Un énième soufflet auquel le patron de la Commission électorale se devait de réagir. Convoquant en urgence une conférence de presse le jour même, Wafula Chebukati a fait, seul et d’une voix étouffée, l’aveu qu’il ne pouvait pas, dans le contexte actuel, « garantir une élection crédible » la semaine prochaine : « Je ne peux pas aller de l’avant avec une Commission divisée. Je ne peux pas aller de l’avant quand des candidats à la présidence refusent de mettre leur intérêt de côté et de servir pour une fois leur pays. » Cet avocat de formation refuse pourtant de démissionner, évoquant ce scénario comme « une solution de facilité ».

Il a au contraire redit sa détermination à mener le scrutin le 26 octobre, malgré le départ de Roselyn Akombe, qui ne pourra être remplacée avant l’élection – en cas de démission d’un commissaire, le règlement de l’IEBC stipule que la vacance doit être publiée au Journal officiel dans les sept jours. Et Wafula Chebukati d’ajouter, haussant légèrement le ton : « Mais permettez-moi d’être très clair : j’adresse un carton jaune à tous les hommes politiques de ce pays. Je n’accepterai plus les menaces sur mes équipes, je n’accepterai plus les interférences sur le travail de la Commission. » Avant de s’éclipser en vitesse sans répondre aux questions des journalistes, il a appelé avec insistance les deux camps, NASA et Jubilee, à dialoguer.

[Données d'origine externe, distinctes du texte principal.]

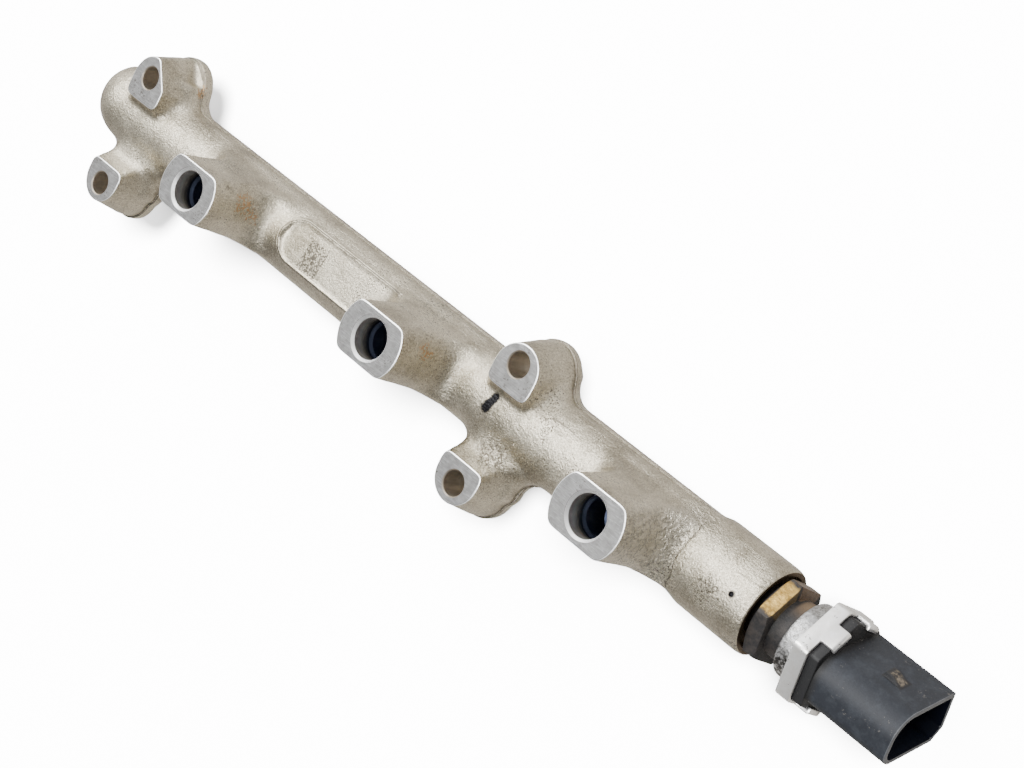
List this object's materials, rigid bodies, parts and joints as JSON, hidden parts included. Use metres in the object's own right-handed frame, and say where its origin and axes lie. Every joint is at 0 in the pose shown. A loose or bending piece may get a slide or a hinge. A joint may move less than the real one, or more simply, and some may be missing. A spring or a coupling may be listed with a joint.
{
  "type": "fuel rail with pressure sensor",
  "caption": "Forged direct-injection fuel rail with injector cups, bolt bosses, fuel inlet and a pressure sensor with its plug socket.",
  "frame": {"origin": "centre of the middle injector cup's mouth", "axes": "+X along the rail to the pressure sensor, +Z out of the cup mouths, +Y to the bolt bosses that sit close to the rail"},
  "size_m": [0.3255, 0.0537, 0.0545],
  "materials": {
    "forged_steel": "blasted, satin",
    "plated_steel": "satin",
    "port_steel": "worn, passivated",
    "black_plastic": "fine grain",
    "contact_metal": "tinned",
    "seal_rubber": "matt",
    "board": "lacquered",
    "chip": "matt"
  },
  "bodies": {
    "root": {"rail_body": "forged_steel", "inlet_nipple": "plated_steel", "sensor_port": "port_steel", "housing_base": "plated_steel", "sensor_shell": "plated_steel", "sensing_cell": "plated_steel", "seal_ring": "seal_rubber", "board_carrier": "black_plastic", "circuit_board": "board", "signal_chip": "chip", "board_capacitor_1": "chip", "board_capacitor_2": "chip", "connector_housing": "black_plastic", "contact_spring_1": "contact_metal", "contact_spring_2": "contact_metal", "contact_spring_3": "contact_metal", "terminal_pin_1": "contact_metal", "terminal_pin_2": "contact_metal", "terminal_pin_3": "contact_metal"}
  },
  "joints": []
}
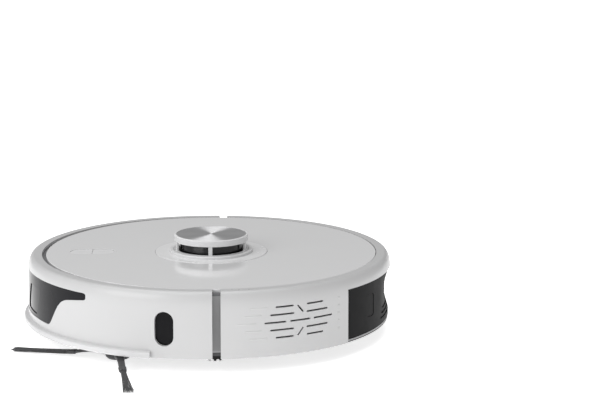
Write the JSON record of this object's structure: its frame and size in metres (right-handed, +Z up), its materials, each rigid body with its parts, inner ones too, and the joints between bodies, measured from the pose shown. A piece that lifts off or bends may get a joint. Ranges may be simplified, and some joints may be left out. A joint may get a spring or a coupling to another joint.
{
  "type": "robot vacuum",
  "caption": "Round robot vacuum with a raised lidar tower, sprung front bumper, smoked sensor window, side brush, roller and rear dustbin.",
  "frame": {"origin": "on the floor under the centre of the round body", "axes": "+X forward, +Y towards the robot's left side, +Z up"},
  "size_m": [0.3643, 0.4155, 0.0947],
  "materials": {
    "top_gloss": "high gloss",
    "shell_satin": "fine satin",
    "trim_satin": "satin",
    "lip_soft": "soft satin",
    "chassis_black": "fine matte",
    "port_black": "semi gloss",
    "window_smoke": "polished smoke",
    "lens_black": "polished",
    "disc_metal": "circular brushed",
    "rotor_black": "gloss",
    "steel": "turned",
    "contact_metal": "bright",
    "tyre_rubber": "matte rubber",
    "brush_rubber": "matte rubber",
    "roller_rubber": "matte rubber",
    "bristle": "nylon strands",
    "cell_wrap": null,
    "case_grey": "matte",
    "board_green": "solder mask",
    "filter_paper": "pleated",
    "mesh_black": "woven mesh",
    "bin_smoke": "smoke plastic"
  },
  "bodies": {
    "root": {"chassis_base": "chassis_black", "top_frame": "case_grey", "rear_shell": "shell_satin", "top_plate": "top_gloss", "lidar_trim_ring": "trim_satin", "lidar_base": "trim_satin", "lidar_motor": "steel", "main_board": "board_green", "battery_case": "case_grey", "battery_cells": "cell_wrap", "battery_cover": "chassis_black", "fan_housing": "case_grey", "air_duct": "case_grey", "brush_housing": "chassis_black", "brush_motor": "case_grey", "side_brush_motor": "case_grey", "speaker": "case_grey", "grille_screen": "mesh_black", "bumper_switches": "case_grey", "cliff_sensors": "lens_black", "charge_contacts": "contact_metal", "suspension_pins": "steel", "suspension_springs": "steel", "caster_socket": "chassis_black", "chassis_screws": "steel", "button_bezel": "trim_satin"},
    "bumper": {"bumper_shell": "shell_satin", "bumper_lip": "lip_soft", "front_window": "window_smoke", "front_sensor_lenses": "lens_black", "side_sensor_window": "lens_black"},
    "left_arm": {"left_gearbox": "chassis_black"},
    "left_wheel": {"left_wheel_hub": "case_grey", "left_tyre": "tyre_rubber"},
    "right_arm": {"right_gearbox": "chassis_black"},
    "right_wheel": {"right_wheel_hub": "case_grey", "right_tyre": "tyre_rubber"},
    "caster_fork": {"caster_fork": "chassis_black", "caster_axle": "steel"},
    "caster_wheel": {"caster_wheel": "trim_satin"},
    "main_brush": {"roller_core": "case_grey", "roller_fins": "roller_rubber"},
    "side_brush": {"side_brush_hub": "brush_rubber", "side_brush_arms": "brush_rubber", "side_brush_bristles": "bristle", "side_brush_screw": "steel"},
    "lidar_cover": {"lidar_cover": "trim_satin", "lidar_cap_disc": "disc_metal"},
    "lidar_rotor": {"lidar_rotor": "rotor_black"},
    "fan_impeller": {"fan_impeller": "case_grey"},
    "power_button": {"power_button": "trim_satin"},
    "home_button": {"home_button": "trim_satin"},
    "dustbin": {"dustbin_body": "bin_smoke", "dustbin_lid": "bin_smoke", "dustbin_face": "port_black", "filter_frame": "trim_satin", "filter_media": "filter_paper"},
    "evac_flap": {"evac_flap": "brush_rubber"},
    "bin_latch": {"bin_latch": "port_black"},
    "brush_guard": {"brush_guard": "chassis_black"}
  },
  "joints": [
    {"name": "bumper_press", "type": "slide", "parent": "root", "child": "bumper", "axis": [-1, 0, 0], "range_m": [0, 0.0035], "stiffness_N_per_m": 300, "springref_m": -0.002},
    {"name": "left_suspension", "type": "hinge", "parent": "root", "child": "left_arm", "pos_m": [0.046, 0.0995, 0.04], "axis": [0, -1, 0], "range_deg": [0, 26], "stiffness_Nm_per_rad": 0.15, "springref_deg": 74.48},
    {"name": "right_suspension", "type": "hinge", "parent": "root", "child": "right_arm", "pos_m": [0.046, -0.0995, 0.04], "axis": [0, -1, 0], "range_deg": [0, 26], "stiffness_Nm_per_rad": 0.15, "springref_deg": 74.48},
    {"name": "left_wheel_spin", "type": "hinge", "parent": "left_arm", "child": "left_wheel", "pos_m": [-0.006, 0.1175, 0.034], "axis": [0, 1, 0], "continuous": true},
    {"name": "right_wheel_spin", "type": "hinge", "parent": "right_arm", "child": "right_wheel", "pos_m": [-0.006, -0.1175, 0.034], "axis": [0, 1, 0], "continuous": true},
    {"name": "caster_swivel", "type": "hinge", "parent": "root", "child": "caster_fork", "pos_m": [0.132, 0, 0.034], "axis": [0, 0, 1], "continuous": true},
    {"name": "caster_roll", "type": "hinge", "parent": "caster_fork", "child": "caster_wheel", "pos_m": [0.125, 0, 0.013], "axis": [0, 1, 0], "continuous": true},
    {"name": "main_brush_spin", "type": "hinge", "parent": "root", "child": "main_brush", "pos_m": [-0.046, 0, 0.022], "axis": [0, 1, 0], "continuous": true},
    {"name": "side_brush_spin", "type": "hinge", "parent": "root", "child": "side_brush", "pos_m": [0.084, 0.129, 0.0085], "axis": [0, 0, 1], "continuous": true, "deforming": ["side_brush_bristles"]},
    {"name": "lidar_cover_press", "type": "slide", "parent": "root", "child": "lidar_cover", "axis": [0, 0, -1], "range_m": [0, 0.001], "stiffness_N_per_m": 2000, "springref_m": -0.001},
    {"name": "lidar_spin", "type": "hinge", "parent": "root", "child": "lidar_rotor", "pos_m": [0, 0, 0.059], "axis": [0, 0, 1], "continuous": true},
    {"name": "fan_spin", "type": "hinge", "parent": "root", "child": "fan_impeller", "pos_m": [0.01, 0.052, 0.033], "axis": [0, 0, 1], "continuous": true},
    {"name": "power_key_press", "type": "slide", "parent": "root", "child": "power_button", "axis": [0, 0, -1], "range_m": [0, 0.0008], "stiffness_N_per_m": 1200, "springref_m": -0.0005},
    {"name": "home_key_press", "type": "slide", "parent": "root", "child": "home_button", "axis": [0, 0, -1], "range_m": [0, 0.0008], "stiffness_N_per_m": 1200, "springref_m": -0.0005},
    {"name": "dustbin_slide", "type": "slide", "parent": "root", "child": "dustbin", "axis": [-1, 0, 0], "range_m": [0, 0.11]},
    {"name": "evac_flap_swing", "type": "hinge", "parent": "dustbin", "child": "evac_flap", "pos_m": [-0.16473, 0, 0.05415], "axis": [0, -1, 0], "range_deg": [0, 60], "stiffness_Nm_per_rad": 0.01, "springref_deg": -22.92},
    {"name": "bin_latch_press", "type": "slide", "parent": "dustbin", "child": "bin_latch", "axis": [1, 0, 0], "range_m": [0, 0.002], "stiffness_N_per_m": 800, "springref_m": -0.001},
    {"name": "brush_guard_drop", "type": "slide", "parent": "root", "child": "brush_guard", "axis": [0, 0, -1], "range_m": [0, 0.01]}
  ]
}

Manifestations le jour du vote

Mais Raila Odinga et Uhuru Kenyatta ont choisi l’option inverse, allant chacun un peu plus loin dans la surenchère. Lors d’un meeting organisé dans le quartier de Kamukunji, à Nairobi, Raila Odinga, qui avait en début de semaine suspendu les rassemblements jusqu’à nouvel ordre, a appelé ses partisans à manifester massivement le jour du vote : « Aujourd’hui, M. Chebukati lui-même ne voit pas une élection crédible sortir ! Les manifestations vont se poursuivre et, le 26, ce seront les plus grandes du pays. »

Ces propos font craindre que les supporters de NASA ne tentent d’empêcher la tenue du scrutin, une stratégie qui provoquerait inévitablement de nouveaux affrontements avec la police alors que trois personnes sont mortes depuis vendredi. Ces derniers jours, des manifestants ont déjà interrompu des ateliers de formation de l’IEBC, s’en prenant notamment à ses équipements, rapporte la presse kényane.

« Le durcissement de la posture de l’opposition fait encore monter les enchères, ajoute Nic Cheeseman, professeur de politique africaine à l’université de Birmingham et spécialiste des institutions kényanes. Si les partisans de NASA refusent de voter et tentent d’empêcher le déroulement du scrutin dans leurs zones, il est encore plus difficile de voir comment une élection crédible pourra se tenir. »

De son coté, Uhuru Kenyatta a rejeté en bloc l’éventualité d’un dialogue. « Nous sommes prêts pour l’élection et nous ne parlerons avec personne », a dit le président sortant lors d’un meeting à Karbanet, dans l’ouest du pays. Dans ce contexte délétère, une réunion entre les leaders des deux camps annoncée pour jeudi après-midi par l’IEBC a été rapidement annulée.